--- BEGIN Data lines ---

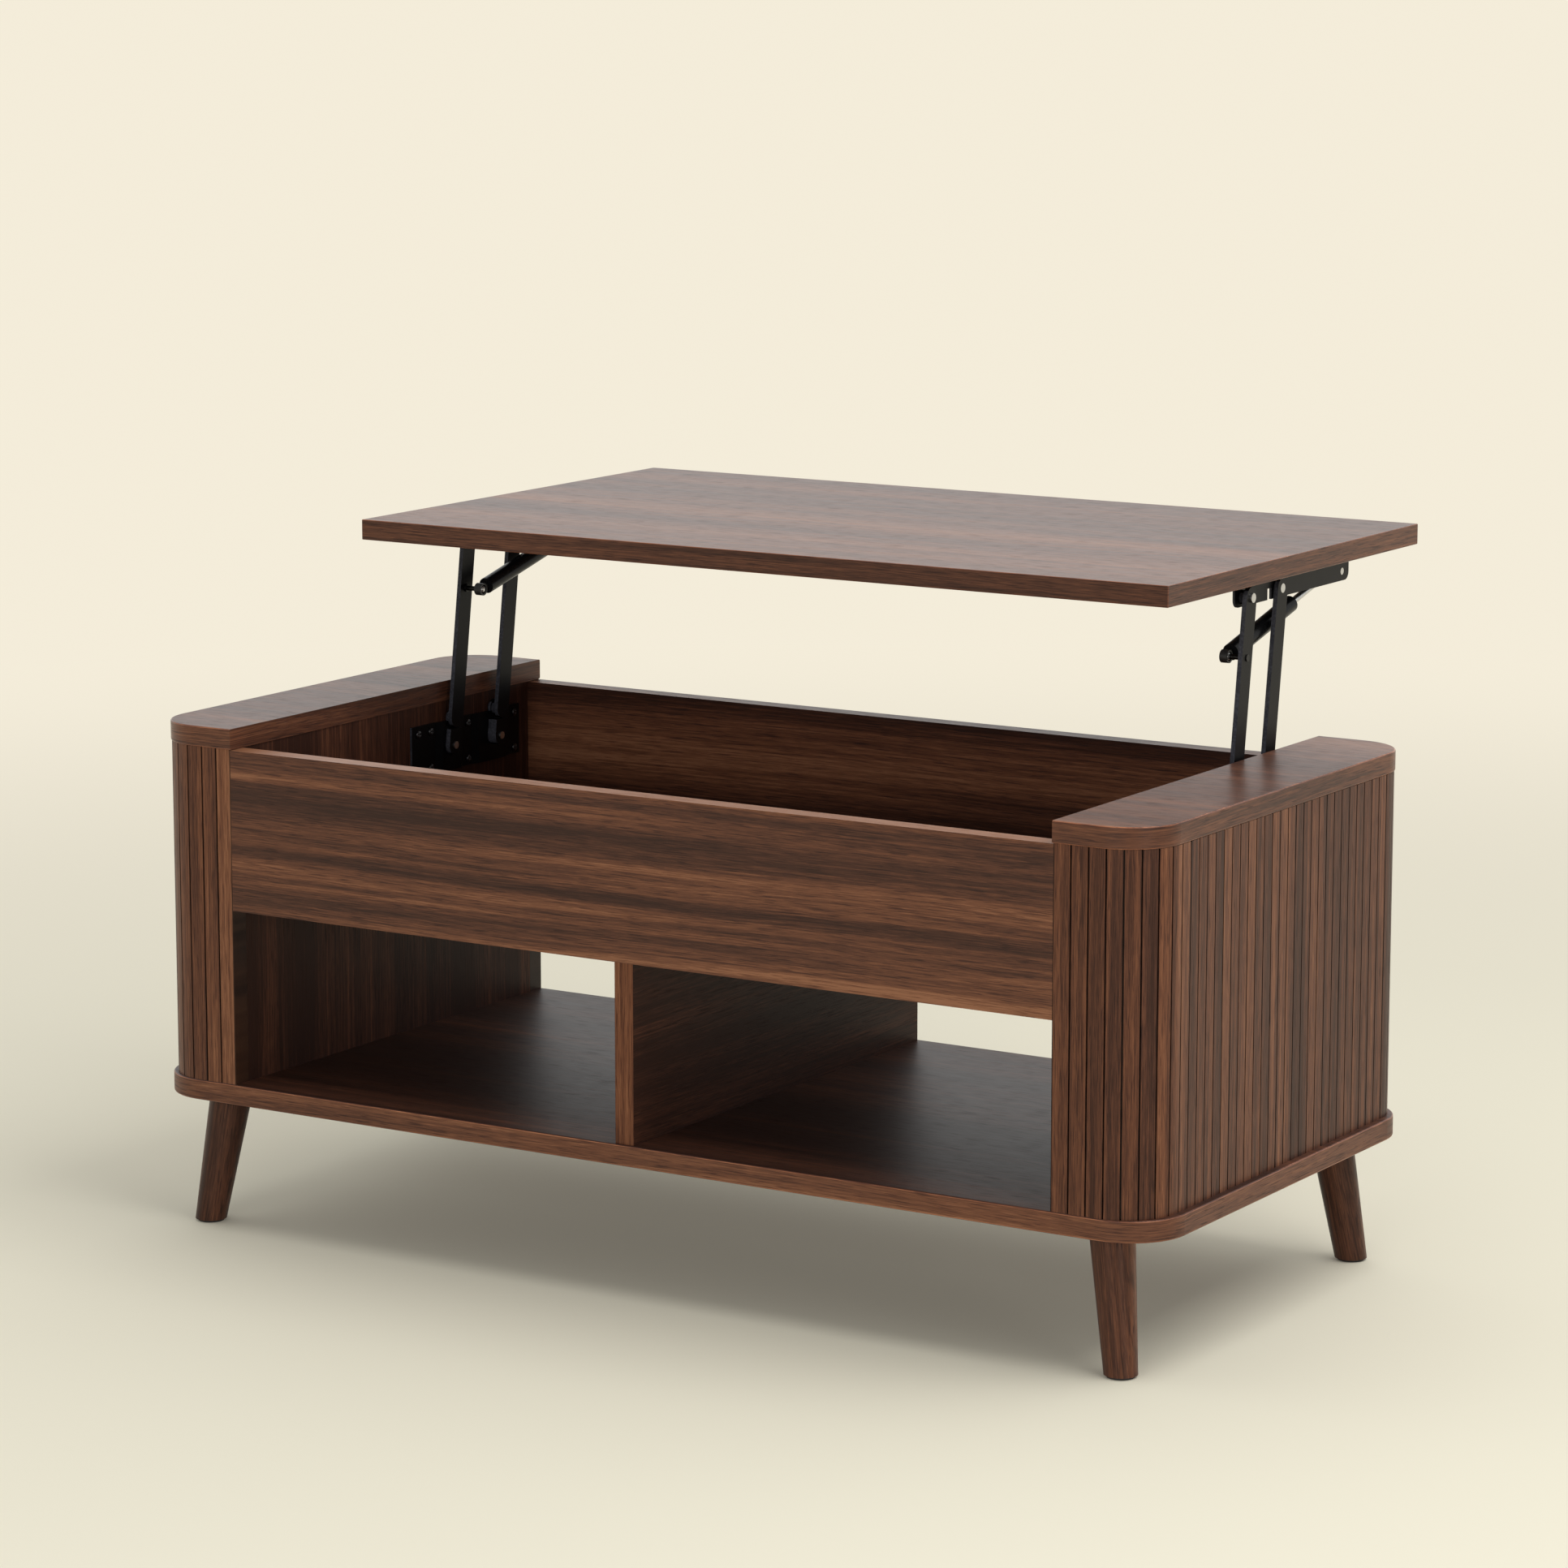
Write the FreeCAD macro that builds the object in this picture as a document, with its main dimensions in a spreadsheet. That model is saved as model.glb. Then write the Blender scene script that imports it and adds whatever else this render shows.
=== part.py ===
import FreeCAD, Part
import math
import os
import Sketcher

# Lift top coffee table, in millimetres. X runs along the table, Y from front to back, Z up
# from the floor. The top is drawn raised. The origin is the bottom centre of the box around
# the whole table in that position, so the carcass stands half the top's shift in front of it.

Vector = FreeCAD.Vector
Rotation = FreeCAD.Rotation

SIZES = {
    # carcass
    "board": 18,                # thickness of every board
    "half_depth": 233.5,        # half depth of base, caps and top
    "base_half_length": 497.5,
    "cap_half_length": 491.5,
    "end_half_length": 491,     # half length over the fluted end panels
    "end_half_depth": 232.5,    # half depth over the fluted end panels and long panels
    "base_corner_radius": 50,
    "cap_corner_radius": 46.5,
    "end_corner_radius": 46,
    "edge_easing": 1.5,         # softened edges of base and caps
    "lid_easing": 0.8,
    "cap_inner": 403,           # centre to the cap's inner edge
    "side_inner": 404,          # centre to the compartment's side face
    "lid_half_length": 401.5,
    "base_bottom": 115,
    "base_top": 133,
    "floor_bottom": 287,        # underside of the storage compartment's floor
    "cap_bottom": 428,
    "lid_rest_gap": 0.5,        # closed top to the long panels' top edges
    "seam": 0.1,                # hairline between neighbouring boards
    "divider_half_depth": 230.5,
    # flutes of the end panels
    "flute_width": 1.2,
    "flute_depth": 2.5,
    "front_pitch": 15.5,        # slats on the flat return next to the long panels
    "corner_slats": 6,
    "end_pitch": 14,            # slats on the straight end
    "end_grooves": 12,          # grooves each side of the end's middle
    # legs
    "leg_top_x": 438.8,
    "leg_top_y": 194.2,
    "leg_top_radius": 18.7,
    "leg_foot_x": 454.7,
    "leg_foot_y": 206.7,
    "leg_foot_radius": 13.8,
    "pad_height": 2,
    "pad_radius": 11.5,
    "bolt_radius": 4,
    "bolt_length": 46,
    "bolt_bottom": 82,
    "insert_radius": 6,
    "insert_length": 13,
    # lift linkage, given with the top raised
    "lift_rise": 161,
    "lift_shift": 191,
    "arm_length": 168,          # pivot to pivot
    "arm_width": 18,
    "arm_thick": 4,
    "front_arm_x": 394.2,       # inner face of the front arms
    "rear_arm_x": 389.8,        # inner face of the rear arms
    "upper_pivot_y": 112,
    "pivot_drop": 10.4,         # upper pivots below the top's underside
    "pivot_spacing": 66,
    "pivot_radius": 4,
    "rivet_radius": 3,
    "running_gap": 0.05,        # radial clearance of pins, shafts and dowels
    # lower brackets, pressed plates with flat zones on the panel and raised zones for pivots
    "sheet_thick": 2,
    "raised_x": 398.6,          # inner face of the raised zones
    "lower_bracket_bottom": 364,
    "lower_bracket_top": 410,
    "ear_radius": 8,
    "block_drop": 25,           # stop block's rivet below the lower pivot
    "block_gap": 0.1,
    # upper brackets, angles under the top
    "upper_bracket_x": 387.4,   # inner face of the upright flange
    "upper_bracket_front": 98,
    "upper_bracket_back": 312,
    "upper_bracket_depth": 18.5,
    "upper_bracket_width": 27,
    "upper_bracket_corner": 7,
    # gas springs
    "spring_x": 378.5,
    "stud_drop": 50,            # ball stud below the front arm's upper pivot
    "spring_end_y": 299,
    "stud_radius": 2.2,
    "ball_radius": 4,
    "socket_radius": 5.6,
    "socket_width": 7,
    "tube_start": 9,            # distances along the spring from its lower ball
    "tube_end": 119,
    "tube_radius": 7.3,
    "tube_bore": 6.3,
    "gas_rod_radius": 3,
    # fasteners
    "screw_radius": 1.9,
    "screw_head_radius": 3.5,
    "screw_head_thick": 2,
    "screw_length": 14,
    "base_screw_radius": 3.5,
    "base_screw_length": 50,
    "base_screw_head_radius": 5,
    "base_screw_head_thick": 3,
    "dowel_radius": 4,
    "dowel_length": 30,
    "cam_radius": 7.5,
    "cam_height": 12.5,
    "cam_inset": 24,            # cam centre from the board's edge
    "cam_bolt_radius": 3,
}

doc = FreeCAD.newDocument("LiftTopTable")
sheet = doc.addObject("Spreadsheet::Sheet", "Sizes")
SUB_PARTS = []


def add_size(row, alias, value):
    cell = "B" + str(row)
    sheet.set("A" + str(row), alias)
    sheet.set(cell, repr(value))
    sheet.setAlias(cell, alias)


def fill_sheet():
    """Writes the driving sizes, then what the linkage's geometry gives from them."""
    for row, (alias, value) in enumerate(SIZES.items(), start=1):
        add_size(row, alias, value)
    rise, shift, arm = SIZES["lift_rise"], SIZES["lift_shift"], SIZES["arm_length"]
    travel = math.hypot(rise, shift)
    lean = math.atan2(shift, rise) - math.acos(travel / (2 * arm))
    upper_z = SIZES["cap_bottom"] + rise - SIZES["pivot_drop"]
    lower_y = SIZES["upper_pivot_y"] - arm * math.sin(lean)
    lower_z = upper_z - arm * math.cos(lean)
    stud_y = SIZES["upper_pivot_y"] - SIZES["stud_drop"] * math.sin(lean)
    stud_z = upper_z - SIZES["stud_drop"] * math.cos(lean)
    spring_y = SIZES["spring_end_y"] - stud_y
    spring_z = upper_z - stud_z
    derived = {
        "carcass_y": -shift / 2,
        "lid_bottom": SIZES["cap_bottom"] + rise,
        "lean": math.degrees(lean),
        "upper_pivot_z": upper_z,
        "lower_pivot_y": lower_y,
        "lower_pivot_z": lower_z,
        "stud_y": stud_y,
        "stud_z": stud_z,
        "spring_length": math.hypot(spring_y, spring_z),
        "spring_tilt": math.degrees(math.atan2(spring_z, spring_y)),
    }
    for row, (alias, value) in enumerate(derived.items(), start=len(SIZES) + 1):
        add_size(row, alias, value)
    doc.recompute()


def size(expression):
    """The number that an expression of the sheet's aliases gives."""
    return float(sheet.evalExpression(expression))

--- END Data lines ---

** Set problem **
Return each line of the data exactly as written above.

** Reply **
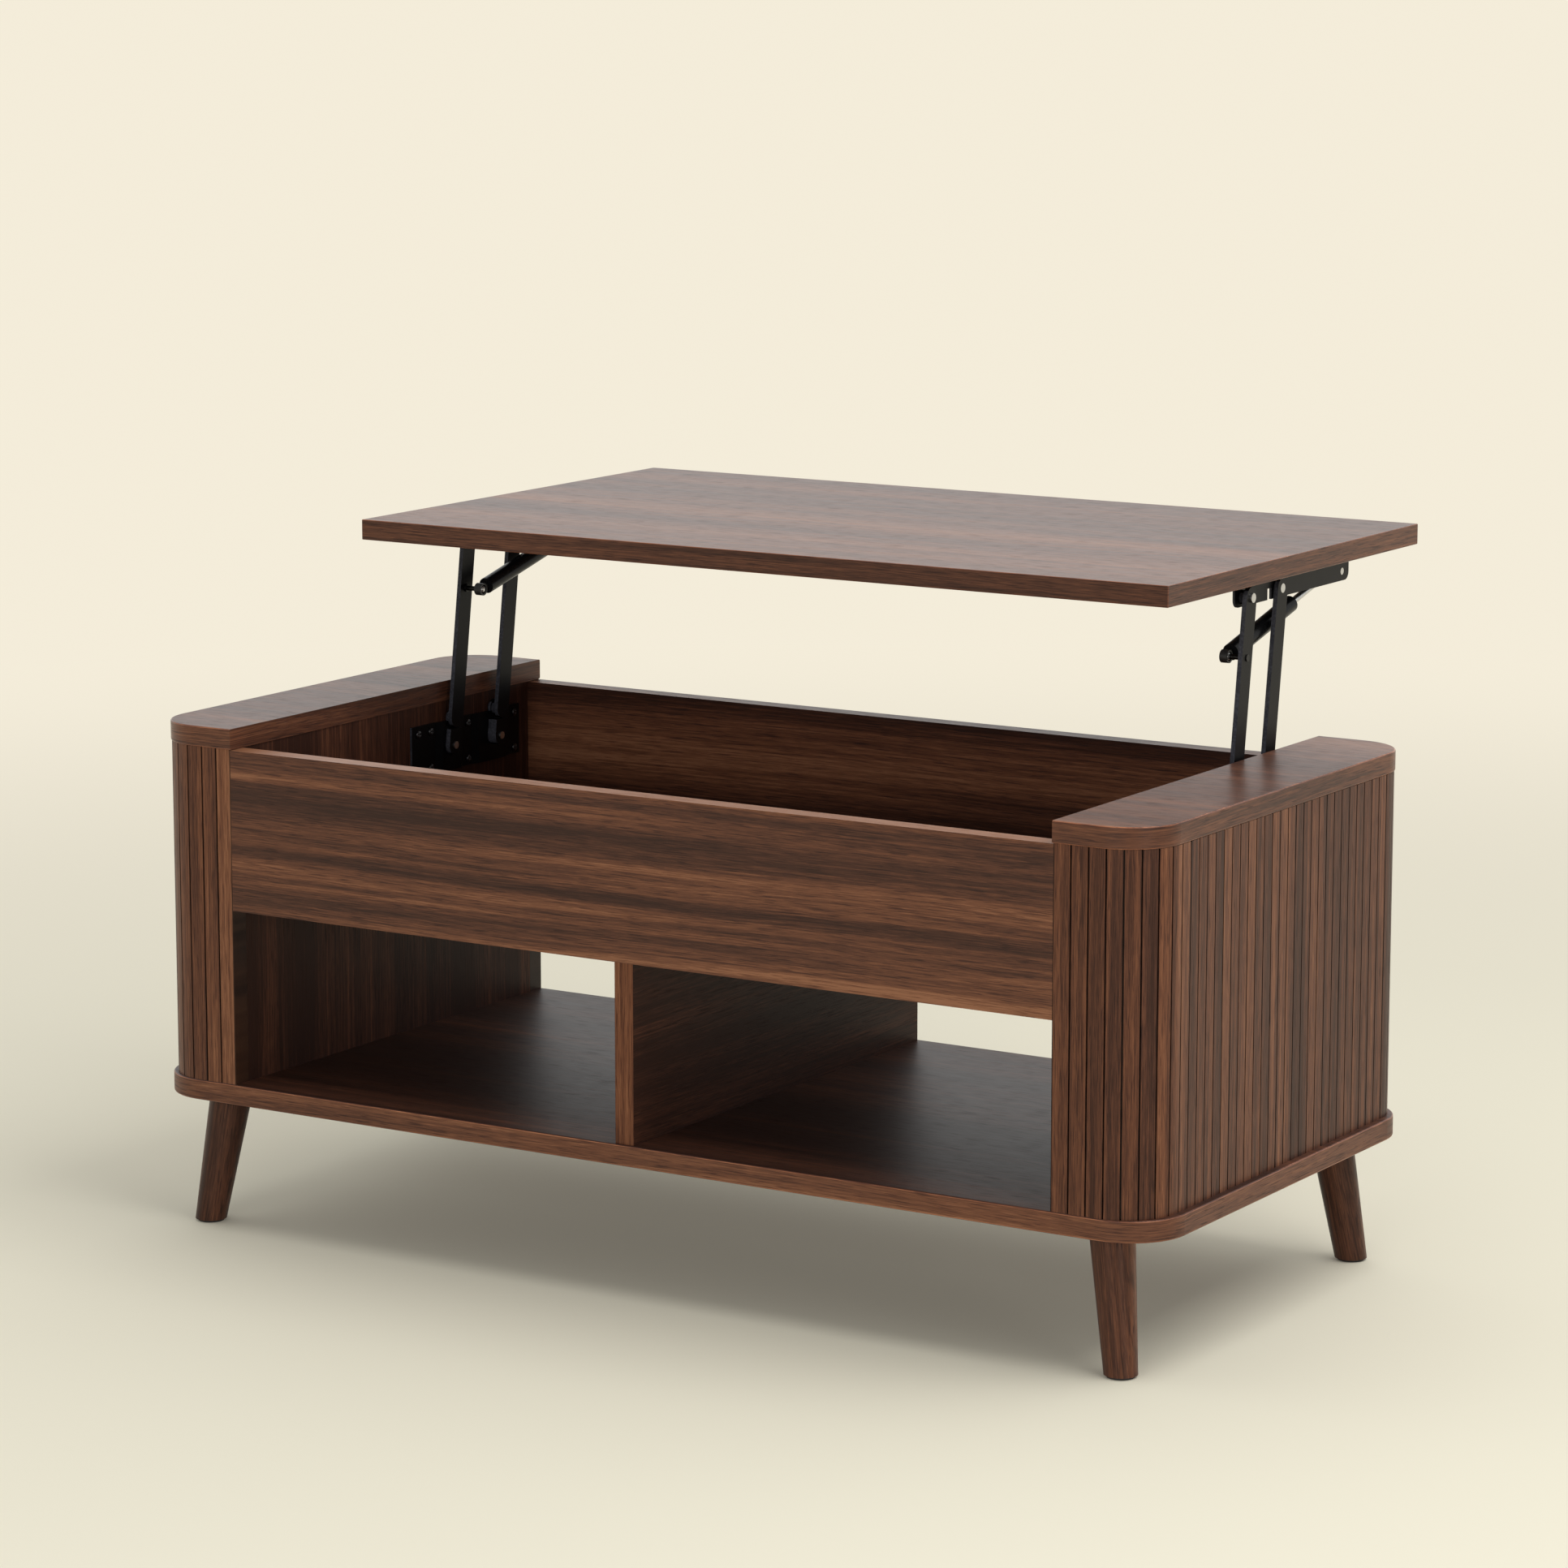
Write the FreeCAD macro that builds the object in this picture as a document, with its main dimensions in a spreadsheet. That model is saved as model.glb. Then write the Blender scene script that imports it and adds whatever else this render shows.
=== part.py ===
import FreeCAD, Part
import math
import os
import Sketcher

# Lift top coffee table, in millimetres. X runs along the table, Y from front to back, Z up
# from the floor. The top is drawn raised. The origin is the bottom centre of the box around
# the whole table in that position, so the carcass stands half the top's shift in front of it.

Vector = FreeCAD.Vector
Rotation = FreeCAD.Rotation

SIZES = {
    # carcass
    "board": 18,                # thickness of every board
    "half_depth": 233.5,        # half depth of base, caps and top
    "base_half_length": 497.5,
    "cap_half_length": 491.5,
    "end_half_length": 491,     # half length over the fluted end panels
    "end_half_depth": 232.5,    # half depth over the fluted end panels and long panels
    "base_corner_radius": 50,
    "cap_corner_radius": 46.5,
    "end_corner_radius": 46,
    "edge_easing": 1.5,         # softened edges of base and caps
    "lid_easing": 0.8,
    "cap_inner": 403,           # centre to the cap's inner edge
    "side_inner": 404,          # centre to the compartment's side face
    "lid_half_length": 401.5,
    "base_bottom": 115,
    "base_top": 133,
    "floor_bottom": 287,        # underside of the storage compartment's floor
    "cap_bottom": 428,
    "lid_rest_gap": 0.5,        # closed top to the long panels' top edges
    "seam": 0.1,                # hairline between neighbouring boards
    "divider_half_depth": 230.5,
    # flutes of the end panels
    "flute_width": 1.2,
    "flute_depth": 2.5,
    "front_pitch": 15.5,        # slats on the flat return next to the long panels
    "corner_slats": 6,
    "end_pitch": 14,            # slats on the straight end
    "end_grooves": 12,          # grooves each side of the end's middle
    # legs
    "leg_top_x": 438.8,
    "leg_top_y": 194.2,
    "leg_top_radius": 18.7,
    "leg_foot_x": 454.7,
    "leg_foot_y": 206.7,
    "leg_foot_radius": 13.8,
    "pad_height": 2,
    "pad_radius": 11.5,
    "bolt_radius": 4,
    "bolt_length": 46,
    "bolt_bottom": 82,
    "insert_radius": 6,
    "insert_length": 13,
    # lift linkage, given with the top raised
    "lift_rise": 161,
    "lift_shift": 191,
    "arm_length": 168,          # pivot to pivot
    "arm_width": 18,
    "arm_thick": 4,
    "front_arm_x": 394.2,       # inner face of the front arms
    "rear_arm_x": 389.8,        # inner face of the rear arms
    "upper_pivot_y": 112,
    "pivot_drop": 10.4,         # upper pivots below the top's underside
    "pivot_spacing": 66,
    "pivot_radius": 4,
    "rivet_radius": 3,
    "running_gap": 0.05,        # radial clearance of pins, shafts and dowels
    # lower brackets, pressed plates with flat zones on the panel and raised zones for pivots
    "sheet_thick": 2,
    "raised_x": 398.6,          # inner face of the raised zones
    "lower_bracket_bottom": 364,
    "lower_bracket_top": 410,
    "ear_radius": 8,
    "block_drop": 25,           # stop block's rivet below the lower pivot
    "block_gap": 0.1,
    # upper brackets, angles under the top
    "upper_bracket_x": 387.4,   # inner face of the upright flange
    "upper_bracket_front": 98,
    "upper_bracket_back": 312,
    "upper_bracket_depth": 18.5,
    "upper_bracket_width": 27,
    "upper_bracket_corner": 7,
    # gas springs
    "spring_x": 378.5,
    "stud_drop": 50,            # ball stud below the front arm's upper pivot
    "spring_end_y": 299,
    "stud_radius": 2.2,
    "ball_radius": 4,
    "socket_radius": 5.6,
    "socket_width": 7,
    "tube_start": 9,            # distances along the spring from its lower ball
    "tube_end": 119,
    "tube_radius": 7.3,
    "tube_bore": 6.3,
    "gas_rod_radius": 3,
    # fasteners
    "screw_radius": 1.9,
    "screw_head_radius": 3.5,
    "screw_head_thick": 2,
    "screw_length": 14,
    "base_screw_radius": 3.5,
    "base_screw_length": 50,
    "base_screw_head_radius": 5,
    "base_screw_head_thick": 3,
    "dowel_radius": 4,
    "dowel_length": 30,
    "cam_radius": 7.5,
    "cam_height": 12.5,
    "cam_inset": 24,            # cam centre from the board's edge
    "cam_bolt_radius": 3,
}

doc = FreeCAD.newDocument("LiftTopTable")
sheet = doc.addObject("Spreadsheet::Sheet", "Sizes")
SUB_PARTS = []


def add_size(row, alias, value):
    cell = "B" + str(row)
    sheet.set("A" + str(row), alias)
    sheet.set(cell, repr(value))
    sheet.setAlias(cell, alias)


def fill_sheet():
    """Writes the driving sizes, then what the linkage's geometry gives from them."""
    for row, (alias, value) in enumerate(SIZES.items(), start=1):
        add_size(row, alias, value)
    rise, shift, arm = SIZES["lift_rise"], SIZES["lift_shift"], SIZES["arm_length"]
    travel = math.hypot(rise, shift)
    lean = math.atan2(shift, rise) - math.acos(travel / (2 * arm))
    upper_z = SIZES["cap_bottom"] + rise - SIZES["pivot_drop"]
    lower_y = SIZES["upper_pivot_y"] - arm * math.sin(lean)
    lower_z = upper_z - arm * math.cos(lean)
    stud_y = SIZES["upper_pivot_y"] - SIZES["stud_drop"] * math.sin(lean)
    stud_z = upper_z - SIZES["stud_drop"] * math.cos(lean)
    spring_y = SIZES["spring_end_y"] - stud_y
    spring_z = upper_z - stud_z
    derived = {
        "carcass_y": -shift / 2,
        "lid_bottom": SIZES["cap_bottom"] + rise,
        "lean": math.degrees(lean),
        "upper_pivot_z": upper_z,
        "lower_pivot_y": lower_y,
        "lower_pivot_z": lower_z,
        "stud_y": stud_y,
        "stud_z": stud_z,
        "spring_length": math.hypot(spring_y, spring_z),
        "spring_tilt": math.degrees(math.atan2(spring_z, spring_y)),
    }
    for row, (alias, value) in enumerate(derived.items(), start=len(SIZES) + 1):
        add_size(row, alias, value)
    doc.recompute()


def size(expression):
    """The number that an expression of the sheet's aliases gives."""
    return float(sheet.evalExpression(expression))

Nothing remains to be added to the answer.